For most of her life, making music has meant reverie, catharsis, and has acted as a canvas for her life. “When music becomes work, then it’s not escapism, it’s your job. You’re going to the studio to make a song because you need the song to chart, or because you need it to stream. You need people to be aware of the song you’re dropping; now you’re looking at YouTube views, you’re looking at everything and I think that shit isn’t healthy. Especially for the artist I want to be.”
And is creation still escapism? “When it wants to be,” she replies, wistfully. “I was listening to Lauryn Hill’s Unplugged and she’s got the interludes. She was saying, ‘How did this thing that I loved so much turn into something that I hated?’ And I remember just feeling, like, I get that. I just need to remember to have fun. When you overanalyse it and put too much pressure on, that’s when it just becomes a job, and it’s not fun any more.”
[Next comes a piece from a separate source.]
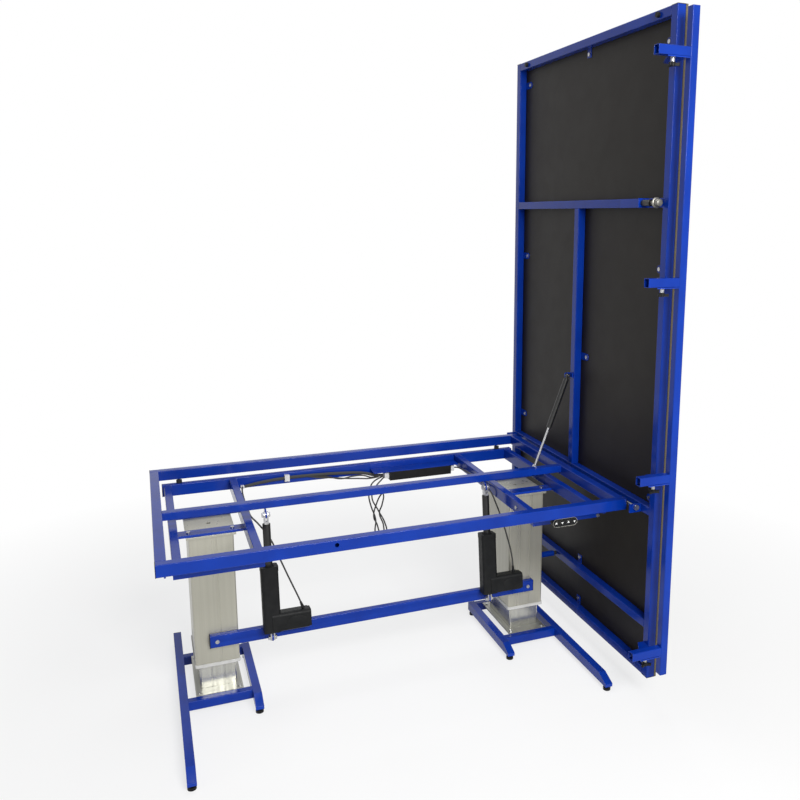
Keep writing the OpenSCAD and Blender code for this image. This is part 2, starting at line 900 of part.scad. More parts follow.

For now, it’s a case of going where the spirit moves her as an artist. My mind is cast back to the video from her latest release; the image of Enny in a sleek two-piece suit and shades, gun in hand, the girl who at once talks her shit “just like the guys do”, only to then “flip it like a haiku”. She wants to refuse that tricky label of “conscious rapper” or any other term that could be placed on her in the future. “That’s why there’s songs like ‘Bernie Mac’!” she says, laughing. “It’s about being all-rounded, I don’t want to be put in a box.